New Map Pinpoints Regions With High-Risk For Lyme Disease

A new map published in the February issue of the American Journal of Tropical Medicine and Hygiene shows where people have the highest risk of contracting Lyme disease and offers researchers clues about where the disease likely is spreading and information about the rate at which ticks are infected with the bacteria that causes it.

The map shows areas of a "clear risk" of Lyme disease (the Northeast, from Maine to northern Virginia), "high-risk" (the upper Midwest, including most of Wisconsin, northern Minnesota and northern Illinois) and "emerging risk" (the Illinois-Indiana border, the New York-Vermont border, southwestern Michigan and eastern North Dakota).

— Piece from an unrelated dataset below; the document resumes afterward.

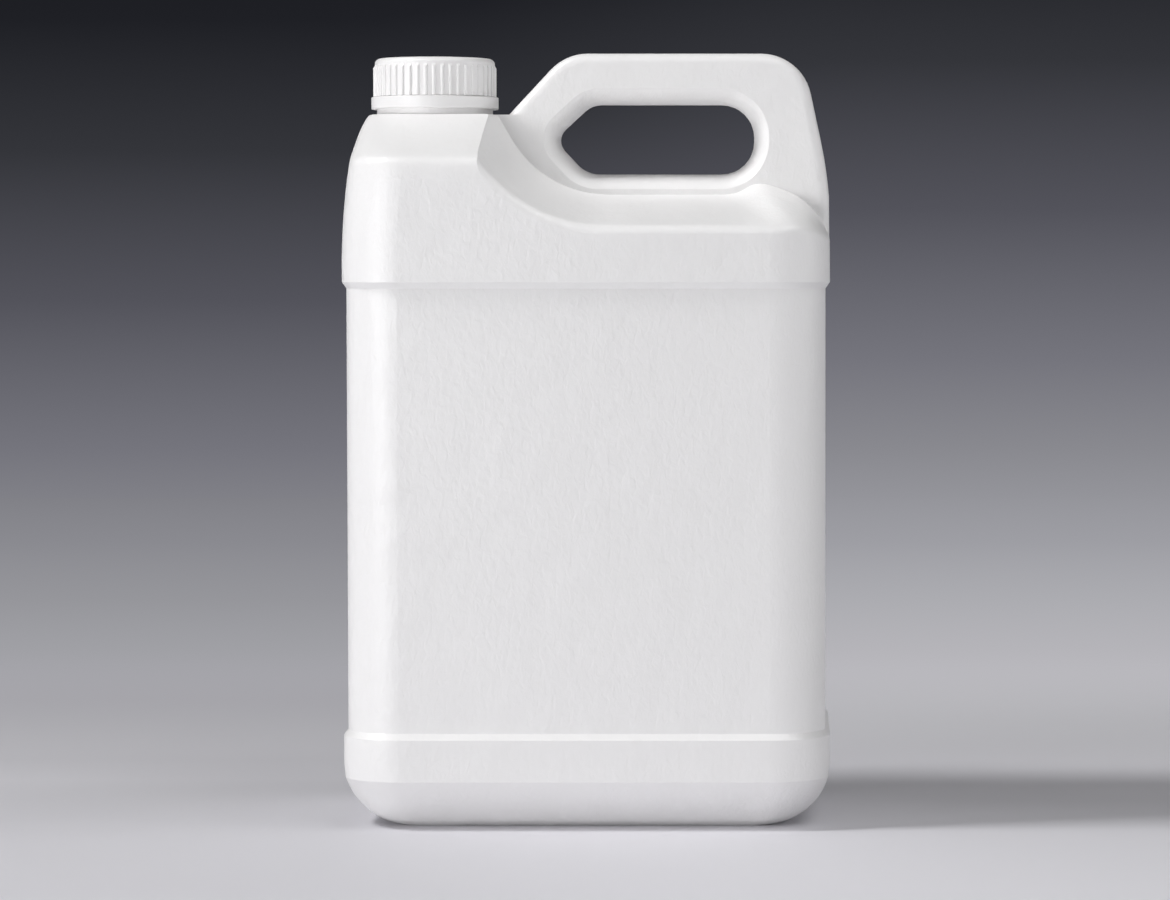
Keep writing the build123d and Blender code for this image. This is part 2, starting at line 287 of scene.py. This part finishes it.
def foam_disc():
    """Pressed polyethylene foam of the sealing disc: matt, with closed cells."""
    material, tree, surface, place = new_material("pressed_white_foam")
    surface.inputs["Base Color"].default_value = linear("E6E6E2")
    surface.inputs["Roughness"].default_value = 0.7
    cells = add(tree, "ShaderNodeTexVoronoi", [("Vector", place)], Scale=1800.0)
    bump = add(tree, "ShaderNodeBump", [("Height", cells.outputs["Distance"])], Distance=0.08 * MM)
    tree.links.new(bump.outputs[0], surface.inputs["Normal"])
    return material


dress(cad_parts["cap_liner"], foam_disc())

# Floor and backdrop
# A pale floor runs back to a wall with painted shading that darkens upwards. What lies behind the object
# glows for the camera with a painted graded tone, lighter on the right, so that floor and wall run into
# each other.

WALL_Y = 2.2
STAGE_WIDTH = 8
FLOOR_LENGTH = 6
WALL_HEIGHT = 3


def plane(name, centre, size, turn):
    """A flat stage piece of a size in metres."""
    bpy.ops.object.select_all(action="DESELECT")
    bpy.ops.mesh.primitive_plane_add(size=1.0, location=centre, rotation=turn)
    obj = bpy.context.object
    obj.name = name
    obj.scale = (size[0], size[1], 1.0)
    bpy.ops.object.transform_apply(location=True, rotation=True, scale=True)
    return obj


def across(tree, value, low, high, **values):
    """A value mapped from the span low to high onto 0 to 1."""
    node = add(tree, "ShaderNodeMapRange", [("Value", value)], From_Min=low, From_Max=high, **values)
    return node.outputs[0]


def ramp(tree, value, stops):
    """A colour that changes with a value: each stop is a place and six hex digits."""
    low, high = stops[0][0], stops[-1][0]
    node = add(tree, "ShaderNodeValToRGB", [("Fac", across(tree, value, low, high))])
    elements = node.color_ramp.elements
    while len(elements) < len(stops):
        elements.new(0.5)
    for element, (position, code) in zip(elements, stops):
        element.position = (position - low) / (high - low)
        element.color = linear(code)
    return node.outputs[0]


def shown(tree, surface, tone, share=None):
    """Lets camera and mirror rays see a tone instead of the lit surface, by a share if given."""
    rays = tree.nodes.new("ShaderNodeLightPath").outputs
    seen = add(tree, "ShaderNodeMath", [(0, rays["Is Camera Ray"]), (1, rays["Is Glossy Ray"])],
               operation="MAXIMUM").outputs[0]
    if share:
        seen = add(tree, "ShaderNodeMath", [(0, seen), (1, share)], operation="MULTIPLY").outputs[0]
    glow = add(tree, "ShaderNodeEmission", [("Color", tone)])
    mix = add(tree, "ShaderNodeMixShader", [(0, seen), (1, surface.outputs[0]), (2, glow.outputs[0])])
    output = next(n for n in tree.nodes if n.type == "OUTPUT_MATERIAL")
    tree.links.new(mix.outputs[0], output.inputs["Surface"])


def backdrop_paper():
    """Backdrop paper that glows for camera and mirror rays with painted shading, dark at the top. Its
    grading sinks a little towards the left.
    """
    material, tree, surface, place = new_material("backdrop_paper_painted_shading")
    surface.inputs["Base Color"].default_value = linear("808084")
    surface.inputs["Roughness"].default_value = 0.9
    split = add(tree, "ShaderNodeSeparateXYZ", [("Vector", place)])
    side = across(tree, split.outputs["X"], -0.353, 0.145, interpolation_type="SMOOTHSTEP",
                  To_Max=-0.083)
    height = add(tree, "ShaderNodeMath", [(0, split.outputs["Z"]), (1, side)], operation="ADD")
    # Painted shading: the glow darkens upwards and sits lower on the left, so the right is lighter
    shown(tree, surface, ramp(tree, height.outputs[0], [
        (-0.129, "9F9FA5"), (-0.036, "89898F"), (0.045, "75757D"), (0.183, "53535B"),
        (0.320, "34353A"), (0.440, "1F2025"), (0.670, "0D0E11")]))
    return material


def floor_paper():
    """Pale matt floor paper, with painted light and shade graded into its tone."""
    material, tree, surface, place = new_material("pale_floor_paper_painted_light")
    surface.inputs["Roughness"].default_value = 0.8
    surface.inputs["Specular IOR Level"].default_value = 0.1
    split = add(tree, "ShaderNodeSeparateXYZ", [("Vector", place)])
    right = across(tree, split.outputs["X"], -0.12, 0.11, interpolation_type="SMOOTHSTEP")
    depth = split.outputs["Y"]
    # The part near the object takes the light. Its tone is painted light and shade: a little darker
    # where the lamps are nearer, lighter at the back right where the object shades the front lamps, and
    # darker in the shadow just right of it
    near_left = ramp(tree, depth, [
        (-0.5, "EEEEF2"), (-0.21, "DEDDE2"), (-0.06, "D9D8DD"), (0.03, "DEDDE2"), (0.10, "E3E2E7"),
        (0.17, "D8D7DC"), (0.42, "CCCBD0")])
    near_right = ramp(tree, depth, [
        (-0.5, "F2F2F6"), (-0.21, "EBEAEF"), (-0.08, "E3E2E7"), (0.03, "D4D3D8"), (0.17, "E1E0E5"),
        (0.42, "E7E7EB")])
    near = add(tree, "ShaderNodeMixRGB", [("Fac", right), ("Color1", near_left), ("Color2", near_right)])
    tree.links.new(near.outputs[0], surface.inputs["Base Color"])
    # The part behind it glows for camera and mirror rays with a painted tone, painted shading that
    # darkens backwards and is lighter on the right, down to that of the wall's foot
    far_left = ramp(tree, depth, [
        (0.17, "B4B4BA"), (0.42, "AAA9AF"), (0.70, "A0A0A5"), (1.04, "96969B"), (1.6, "8A8A90"),
        (WALL_Y, "818187")])
    far_right = ramp(tree, depth, [
        (0.17, "C3C2C7"), (0.42, "BEBDC2"), (0.70, "B5B4B9"), (1.04, "ACACB1"), (1.6, "9E9EA4"),
        (WALL_Y, "95959B")])
    far = add(tree, "ShaderNodeMixRGB", [("Fac", right), ("Color1", far_left), ("Color2", far_right)])
    shown(tree, surface, far.outputs[0],
          across(tree, depth, 0.2, 0.6, interpolation_type="SMOOTHSTEP"))
    return material


floor = plane("floor", (0, WALL_Y - FLOOR_LENGTH / 2, 0), (STAGE_WIDTH, FLOOR_LENGTH), (0, 0, 0))
dress(floor, floor_paper())
backdrop = plane("backdrop", (0, WALL_Y, WALL_HEIGHT / 2), (STAGE_WIDTH, WALL_HEIGHT), (pi / 2, 0, 0))
dress(backdrop, backdrop_paper())

# Lights
# A small lamp high on the left makes the bright side and the long soft shadow. Two from the front
# left light the front, and one overhead and one on the right fill the handle and the right edge.


def softbox(name, place, aim, size, power):
    """A soft rectangular lamp turned towards a point, which doesn't show itself in the picture."""
    data = bpy.data.lights.new(name, "AREA")
    data.shape = "RECTANGLE"
    data.size, data.size_y = size
    data.energy = power
    lamp = bpy.data.objects.new(name, data)
    bpy.context.scene.collection.objects.link(lamp)
    lamp.location = place
    lamp.visible_camera = False
    lamp.rotation_euler = (Vector(aim) - Vector(place)).to_track_quat("-Z", "Y").to_euler()


softbox("left", (-1.05, -0.25, 1.58), (0, 0, 0.12), (0.35, 0.35), 16.8)
softbox("front_left", (-1.3, -1.15, 0.45), (0, 0, 0.14), (0.7, 0.6), 3.8)
softbox("low_front", (-1.0, -1.5, 0.14), (0, 0, 0.14), (1.3, 0.2), 10.9)
softbox("overhead", (0.7, -0.5, 1.5), (0, 0, 0.2), (1.2, 0.8), 7.4)
softbox("right", (1.45, -0.3, 0.55), (0, 0, 0.14), (0.7, 0.9), 4.4)

world = bpy.data.worlds.new("room")
bpy.context.scene.world = world
world.use_nodes = True
world.node_tree.nodes["Background"].inputs["Color"].default_value = linear("D8D8DA")
world.node_tree.nodes["Background"].inputs["Strength"].default_value = 0.02

# Camera
# Level with the upper part of the jug and to the right of its middle, so that the front stays square.

FOCAL_PIXELS = 4193.0
IMAGE_WIDTH = 1170.0
camera_data = bpy.data.cameras.new("camera")
camera_data.sensor_width = 36.0
camera_data.lens = 36.0 * FOCAL_PIXELS / IMAGE_WIDTH
camera_data.shift_x = -0.1777
camera_data.clip_end = 50.0
camera = bpy.data.objects.new("camera", camera_data)
bpy.context.scene.collection.objects.link(camera)
camera.location = (0.080, -1.6625, 0.2187)
camera.rotation_euler = (radians(90 - 2.58), 0, 0)
bpy.context.scene.camera = camera

bpy.context.scene.view_settings.view_transform = "Standard"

The map was drawn utilizing data collected between 2004 and 2007 and although much of that data might be outdated by now, it will certainly help physicians with their diagnosis of the disease. "The key value is identifying areas where the risk for Lyme disease is the highest, so that should alert the public and the clinicians and the public health agencies in terms of taking more precautions and potential interventions," said the study's lead author, Dr. Maria Diuk-Wasser of the Yale School of Public Health, in an interview with Holly Ramer of the Associated Press. "In areas that are low risk, a case of Lyme disease is not impossible but it's highly unlikely, so the clinician should be considering other diagnoses."

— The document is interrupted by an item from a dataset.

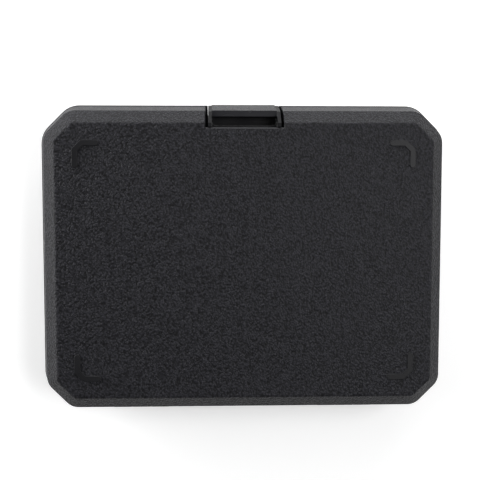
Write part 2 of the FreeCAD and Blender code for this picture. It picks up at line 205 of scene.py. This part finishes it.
def smooth_polypropylene(name, tint, roughness, gloss):
    """Polypropylene from a plain mould face: an even satin with faint polishing marks."""
    made, tree, place = new_material(name)
    marks = add(tree, "TexNoise", {"Vector": place, "Scale": 1 / mould_polish,
                                   "Detail": 3.0}).outputs["Fac"]
    flow = add(tree, "TexNoise", {"Vector": place, "Scale": 1 / melt_flow,
                                  "Detail": 2.0}).outputs["Fac"]

    # The melt's flow varies the tone and the gloss by very little
    least, most, spread = 0.3, 0.7, 0.05
    tone = add(tree, "ValToRGB", {"Fac": flow})
    tone.color_ramp.elements[0].position = least
    tone.color_ramp.elements[0].color = colour(tint[0])
    tone.color_ramp.elements[1].position = most
    tone.color_ramp.elements[1].color = colour(tint[1])
    rough = add(tree, "MapRange", {"Value": flow, "From Min": least, "From Max": most,
                                   "To Min": roughness - spread,
                                   "To Max": roughness + spread}).outputs[0]
    edge = add(tree, "Bevel", {"Radius": mould_edge}, samples=6).outputs[0]
    bump = add(tree, "Bump", {"Height": marks, "Strength": 0.25, "Distance": polish_depth,
                              "Normal": edge}).outputs[0]
    shader = add(tree, "BsdfPrincipled", {
        "Base Color": tone.outputs["Color"], "Roughness": rough, "Normal": bump,
        "IOR": polypropylene_ior, "Specular IOR Level": gloss}).outputs[0]
    add(tree, "OutputMaterial", {"Surface": shader})
    return made


def ground_steel():
    """Centreless-ground steel wire: bright, with fine rings round the pin and a film of oil."""
    made, tree, place = new_material("ground_steel")
    along = add(tree, "Mapping", {"Vector": place, "Scale": (1.0, 0.02, 0.02)}).outputs[0]
    rings = add(tree, "TexNoise", {"Vector": along, "Scale": 1 / grind_ring,
                                   "Detail": 4.0}).outputs["Fac"]
    film = add(tree, "TexNoise", {"Vector": place, "Scale": 1 / oil_film,
                                  "Detail": 2.0}).outputs["Fac"]
    tone = add(tree, "ValToRGB", {"Fac": film})
    tone.color_ramp.elements[0].color = colour("#a8a9ac")
    tone.color_ramp.elements[1].color = colour("#c9cacc")
    rough = add(tree, "MapRange", {"Value": rings, "To Min": 0.22, "To Max": 0.42}).outputs[0]
    bump = add(tree, "Bump", {"Height": rings, "Strength": 0.3,
                              "Distance": grind_depth}).outputs[0]
    shader = add(tree, "BsdfPrincipled", {
        "Base Color": tone.outputs["Color"], "Metallic": 1.0, "Roughness": rough,
        "Normal": bump}).outputs[0]
    add(tree, "OutputMaterial", {"Surface": shader})
    return made


def polyurethane_foam(name, dark, light):
    """Open-cell polyurethane foam: dead matte, and pitted with cut cells whose shade is painted
    darker.
    """
    made, tree, place = new_material(name)
    cells = add(tree, "TexVoronoi", {"Vector": place, "Scale": 1 / foam_cell,
                                     "Randomness": 1.0}).outputs["Distance"]
    patches = add(tree, "TexNoise", {"Vector": place, "Scale": 1 / foam_patch,
                                     "Detail": 3.0}).outputs["Fac"]
    pits = add(tree, "MapRange", {"Value": cells, "From Min": 0.1, "From Max": 0.7}).outputs[0]
    # The pits are painted darker as painted shade; the patches are the foam's own uneven tone
    shade = add(tree, "Math", {0: patches, 1: 0.35, 2: pits}, operation="MULTIPLY_ADD").outputs[0]
    tone = add(tree, "ValToRGB", {"Fac": shade})
    tone.color_ramp.elements[0].position = 0.15
    tone.color_ramp.elements[0].color = colour(dark)
    tone.color_ramp.elements[1].color = colour(light)
    bump = add(tree, "Bump", {"Height": pits, "Strength": 1.0, "Distance": foam_pit}).outputs[0]
    shader = add(tree, "BsdfPrincipled", {
        "Base Color": tone.outputs["Color"], "Roughness": 0.95, "Normal": bump,
        "Specular IOR Level": 0.15, "Sheen Weight": 0.1, "Sheen Roughness": 0.6}).outputs[0]
    add(tree, "OutputMaterial", {"Surface": shader})
    return made


def seen_directly(tree):
    """1 for what the camera, gloss or glass sees, and 0 for light that falls on a surface."""
    path = add(tree, "LightPath", {}).outputs
    seen = add(tree, "Math", {0: path["Is Camera Ray"], 1: path["Is Glossy Ray"]},
               operation="MAXIMUM").outputs[0]
    return add(tree, "Math", {0: seen, 1: path["Is Transmission Ray"]},
               operation="MAXIMUM").outputs[0]


def studio_paper():
    """Matt white paper, seen lifted to white less the object's shadow, and more so far off."""
    made, tree, place = new_material("studio_paper")
    fibres = add(tree, "TexNoise", {"Vector": place, "Scale": 1 / paper_fibre,
                                    "Detail": 4.0}).outputs["Fac"]
    tone = add(tree, "ValToRGB", {"Fac": fibres})
    tone.color_ramp.elements[0].color = colour("#f2f2f2")
    tone.color_ramp.elements[1].color = colour("#f8f8f8")
    paper_white = add(tree, "BsdfDiffuse", {"Color": tone.outputs["Color"]}).outputs[0]
    reach = add(tree, "VectorMath", {0: place}, operation="LENGTH").outputs["Value"]
    level = add(tree, "MapRange", {"Value": reach, "From Min": lit_reach, "From Max": unlit_reach,
                                   "To Min": paper_lift, "To Max": far_paper_lift},
                interpolation_type="SMOOTHSTEP").outputs[0]
    lift = add(tree, "Math", {0: seen_directly(tree), 1: level}, operation="MULTIPLY").outputs[0]
    glow = add(tree, "Emission", {"Strength": lift}).outputs[0]
    both = add(tree, "AddShader", {0: paper_white, 1: glow}).outputs[0]
    add(tree, "OutputMaterial", {"Surface": both})
    return made


def outline_inset(point):
    """How far a point lies inside the rim's chamfered outline."""
    x, y = abs(point.x), abs(point.y)
    corner = (half_width + half_depth - corner_chamfer - x - y) / math.sqrt(2)
    return min(half_width - x, half_depth - y, corner)


def skin_inset(height):
    """How far the outer skin has leaned in at a height from the rim."""
    if height < side_height:
        return side_draft * height / side_height
    return side_draft + bevel_width * (height - side_height) / bevel_height


def on_skin(point, normal, up):
    """Whether a facet of a shell is part of its drafted, grained outside."""
    height = up * (point.z - rim_z)
    if up * normal.z < least_draft or height < 0.0 or height > half_height + face_tolerance:
        return False
    if height > half_height - face_tolerance:
        return True
    return abs(outline_inset(point) - skin_inset(height)) < skin_tolerance


def on_rib(point, up):
    """Whether a facet is part of a raised rib."""
    return up * (point.z - rim_z) > half_height + face_tolerance


def paint(node, finishes, choose):
    """Gives a node its finishes, and each facet the one that choose names."""
    mesh = nodes[node].data
    mesh.materials.clear()
    for finish in finishes:
        mesh.materials.append(finish)
    for facet in mesh.polygons:
        facet.material_index = choose(facet.center, facet.normal)


def paint_shell(node, up):
    """Grain outside, a plain satin inside, and smooth ribs."""
    def choose(point, normal):
        if on_skin(point, normal, up):
            return 0
        return 2 if on_rib(point, up) else 1

    paint(node, [grained, satin, rib_satin], choose)


def paint_latch():
    """Grain on the proud panel, a polished lip, a finger scoop glossy and painted darker as shade,
    and elsewhere a satin painted darker as shade.
    """
    panel_edge = latch_half_width - latch_flange
    inner = latch_half_width - latch_cheek
    lip_lean = side_draft * latch_lip_height / side_height + latch_lean
    lip_back = latch_plate - latch_proud - half_depth + lip_lean

    def choose(point, normal):
        height = point.z - rim_z
        on_front = normal.y < panel_facing and height > -half_height
        if on_front and abs(point.x) < panel_edge:
            return 0
        if abs(point.x) > inner + face_tolerance:
            return 1
        if point.y > lip_back - face_tolerance and height > scoop_floor:
            return 3
        return 2 if height > latch_lip_height - face_tolerance else 1

    paint("latch", [grained, latch_satin_painted_shade, lip_polish, scoop_gloss_painted_shade], choose)


def paint_pins():
    """One finish all over each pin."""
    for pin in ("latch_pin", "hinge_pin_left", "hinge_pin_right"):
        paint(pin, [steel], lambda point, normal: 0)


def evened(name, node, voxel):
    """A fine even mesh in a foam node's space, its cut edges worn round."""
    piece = bpy.data.objects.new(name, nodes[node].data.copy())
    bpy.context.scene.collection.objects.link(piece)
    remesh = piece.modifiers.new("even", "REMESH")
    remesh.mode = "VOXEL"
    remesh.voxel_size = voxel
    worn = piece.modifiers.new("worn", "SMOOTH")
    worn.factor = 0.5
    worn.iterations = 2
    graph = bpy.context.evaluated_depsgraph_get()
    piece.data = bpy.data.meshes.new_from_object(piece.evaluated_get(graph))
    piece.modifiers.clear()
    piece.data.shade_smooth()
    return piece


def wander(piece, length):
    """Moves a foam's surface inward by a soft uneven amount, as a knife leaves it."""
    normals = [vertex.normal.copy() for vertex in piece.data.vertices]
    for vertex, normal in zip(piece.data.vertices, normals):
        share = 0.5 + 0.5 * noise.noise(vertex.co / length)
        vertex.co -= normal * cut_wander * share


def dress_foam(piece, node, body, material):
    """Gives a foam its material and its body, and hides the solid that it stands for."""
    piece.data.materials.clear()
    piece.data.materials.append(material)
    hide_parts(node)
    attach(piece, body)


def make_base_foams():
    """The die-cut block with the pockets, and the thin sheet under it."""
    insert = evened("cut_foam_insert", "base_foam_insert", insert_voxel)
    wander(insert, insert_wander)
    dress_foam(insert, "base_foam_insert", "base", cut_foam)
    pad = evened("foam_pad_sheet", "base_foam_pad", pad_voxel)
    wander(pad, pad_wander)
    dress_foam(pad, "base_foam_pad", "base", cut_foam)


def make_convoluted_foam():
    """The lid's egg-crate foam: a block whose under side rises and falls in rounded peaks."""
    piece = evened("convoluted_foam", "lid_foam", convoluted_voxel)
    low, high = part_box("lid_foam")
    depth = high.z - low.z
    turns = 2 * math.pi / egg_crate_pitch
    for vertex in piece.data.vertices:
        x, y, z = vertex.co
        wave = math.cos(turns * x) + math.cos(turns * y)
        rise = egg_crate_depth * (2 - wave) / 4
        share = (z - low.z) / depth
        vertex.co.z = z + rise * (1 - share)
    dress_foam(piece, "lid_foam", "lid", convoluted)


def make_floor():
    """A broad sheet of studio paper under the case."""
    reach = floor_reach
    corners = [(-reach, -reach, 0), (reach, -reach, 0), (reach, reach, 0), (-reach, reach, 0)]
    mesh = bpy.data.meshes.new("studio_floor")
    mesh.from_pydata(corners, [], [(0, 1, 2, 3)])
    mesh.materials.append(paper)
    floor = bpy.data.objects.new("studio_floor", mesh)
    bpy.context.scene.collection.objects.link(floor)


def add_softbox(name, place, width, depth, power):
    """A soft area lamp that faces the case."""
    lamp = bpy.data.lights.new(name, "AREA")
    lamp.shape = "RECTANGLE"
    lamp.size = width
    lamp.size_y = depth
    lamp.energy = power
    made = bpy.data.objects.new(name, lamp)
    made.location = place
    made.rotation_euler = Vector(place).to_track_quat("Z", "Y").to_euler()
    bpy.context.scene.collection.objects.link(made)


def make_air():
    """The studio round the case: a white wall low down, and a dim ceiling that fills shadows."""
    air = bpy.data.worlds.new("studio_air")
    air.use_nodes = True
    tree = air.node_tree
    tree.nodes.clear()
    ray = add(tree, "TexCoord", {}).outputs["Generated"]
    rise = add(tree, "SeparateXYZ", {0: ray}).outputs["Z"]
    wall = add(tree, "MapRange", {"Value": rise, "From Min": wall_foot, "From Max": wall_top,
                                  "To Min": wall_glow, "To Max": 0.0},
               interpolation_type="SMOOTHSTEP").outputs[0]
    glow = add(tree, "Math", {0: wall, 1: seen_directly(tree), 2: ceiling_glow},
               operation="MULTIPLY_ADD").outputs[0]
    light = add(tree, "Background", {"Color": colour("#ffffff"), "Strength": glow}).outputs[0]
    add(tree, "OutputWorld", {"Surface": light})
    bpy.context.scene.world = air


def add_camera():
    """The photograph's view, from above the latch side, with the latch at the picture's top."""
    lens = bpy.data.cameras.new("camera")
    lens.sensor_width = sensor_width
    lens.lens = camera_lens
    made = bpy.data.objects.new("camera", lens)
    turn = Matrix.Rotation(math.pi, 4, "Z") @ Matrix.Rotation(-camera_pan, 4, "Y")
    turn = turn @ Matrix.Rotation(-camera_tilt, 4, "X")
    made.matrix_world = Matrix.Translation(camera_place) @ turn
    bpy.context.scene.collection.objects.link(made)
    bpy.context.scene.camera = made


add_camera()

grained = grained_polypropylene()
satin = smooth_polypropylene("satin_polypropylene", ("#1c1c1f", "#222225"), 0.45, 0.2)
rib_satin = smooth_polypropylene("rib_polypropylene", ("#1a1a1c", "#1e1e20"), 0.4, 0.18)
# A darker copy of the satin: painted shade on the latch's flanges, cheeks and sides
latch_satin_painted_shade = smooth_polypropylene("latch_polypropylene_painted_shade", ("#131315", "#171719"), 0.55, 0.11)
lip_polish = smooth_polypropylene("polished_polypropylene", ("#1f1f22", "#252528"), 0.25, 0.4)
# Glossy, and darker than the lip: painted shade in the deep finger scoop
scoop_gloss_painted_shade = smooth_polypropylene("glossy_polypropylene_painted_shade", ("#131315", "#171719"), 0.22, 0.4)
steel = ground_steel()
cut_foam = polyurethane_foam("cut_polyurethane_foam", "#141416", "#3a3a3e")
convoluted = polyurethane_foam("convoluted_polyurethane_foam", "#222225", "#4c4c52")
paper = studio_paper()

paint_shell("lid_shell", 1)
paint_shell("base_shell", -1)
paint_latch()
paint_pins()

make_base_foams()
make_convoluted_foam()
make_floor()

for name, (place, width, depth, power) in softboxes.items():
    add_softbox(name, place, width, depth, power)

make_air()

bpy.context.scene.view_settings.view_transform = "Standard"

bpy.context.view_layer.update()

Lyme disease is transmitted by the bite of deer ticks and although antibiotics easily cure most people of Lyme, people who aren't treated can develop arthritis, meningitis and other serious illnesses. According to the Centers for Disease Control and Prevention, more than 30,000 people were confirmed or probable cases of Lyme disease in 2010, the latest data available. More than 90 percent of those cases were from Connecticut, Delaware, Maine, Maryland, Massachusetts, Minnesota, New Jersey, New Hampshire, New York, Pennsylvania, Virginia and Wisconsin. Data obtained while creating this map showed that about 1 in 5 ticks in these areas were infected with the bacteria that causes Lyme.